Aber nicht nur die beiden Namenszwillinge werden das OBN-Open-Air in Erfurt in ein sattes Soundgewand hüllen. Eine weitere Ikone der deutschen Rave-Kultur gibt sich am 26. Mai die Ehre. DJ Hell, der seit den 80er-Jahren musikalischen Eklektizismus und Innovation propagiert. Seine Arbeit an den Labels „International Deejay Gigolos“ und „Disko B“ sowie Alben wie „Munich Machine“ und „Teufelswerk“ unterstreichen seinen Einfluss auf die internationale Elektro-Szene.

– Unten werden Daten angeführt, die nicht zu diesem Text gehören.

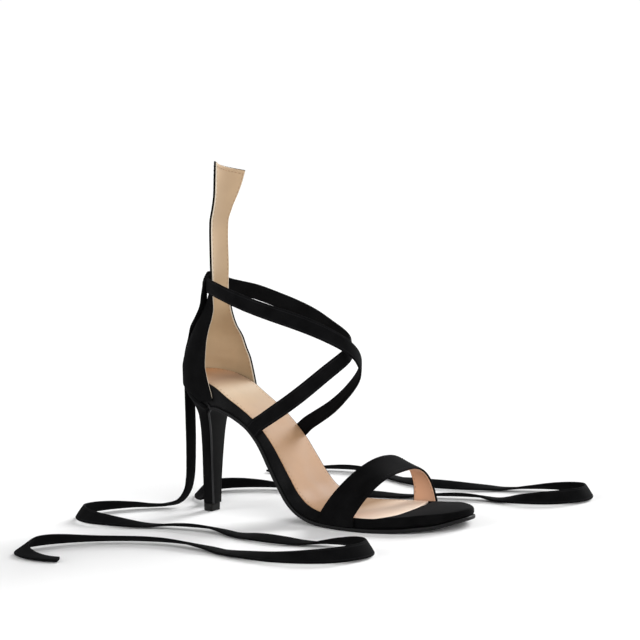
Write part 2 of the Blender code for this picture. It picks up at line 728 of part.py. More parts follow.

Techno-Kultur in voller Breite

„Unser Open-Air verfolgt das Ziel, die Techno-Kultur in ihrer vollen Breite zu feiern und die Bedeutung dieser Musikrichtung in der Geschichte der Musik hervorzuheben“, erläutert Sven UK, der hinzufügt, dass der Erfolg des Festivals ein Ergebnis gemeinsamer Anstrengungen ist: „Das Festival ist ein Gemeinschaftswerk. Ohne Paul Posse, dem Gründer des Bandhaus Erfurt, Tino Hoffmann, der als Ideengeber und Kommunikator mit nationalen und internationalen Booking-Agenturen fungiert, sowie Alexander Theis, der als erfahrener Event-Manager agiert, wäre es in dieser Form nicht möglich gewesen“, so Sven, der anfügt: „Zusätzlich zu unserem neuen Format OBN wird es in diesem Jahr ein weiteres herausragendes Event geben“, führt der DJ aus und bezieht sich dabei auf die Veranstaltung ‚Bandhaus über Erfurt‘, die ebenfalls Größen der elektronischen Tanzmusik präsentiert. „Am 30. Juni bringen wir unter anderem die House-DJ-Legende Karotte sowie TokTok vs. Soffy O. auf den Petersberg.“ Letztere, bekannt für ihre energiegeladenen Electroclash-Auftritte, sollen gemeinsam mit der Band Norlyz und weiteren DJs den Petersberg zum Beben bringen.

Doch zunächst steht das OBN auf dem Plan. Von 14 bis 22 Uhr erwartet die Besucher und Besucherinnen dort eine satte Portion Techno-Hochkultur, die sich am Abend in eine Aftershowparty u. a. mit DJ Hell und dem lokalen DJ-Veteranen Mirko Sauer entlädt. Und wer jetzt Blut geleckt hat, muss schnell sein, denn laut Sven UK ist die Veranstaltung schon fast ausverkauft. Was eigentlich nicht verwunderlich ist, denn mit diesem Line-up und Projekt wird nicht tiefgestapelt – das OBN-Open-Air geht in vielerlei Hinsicht hoch hinaus.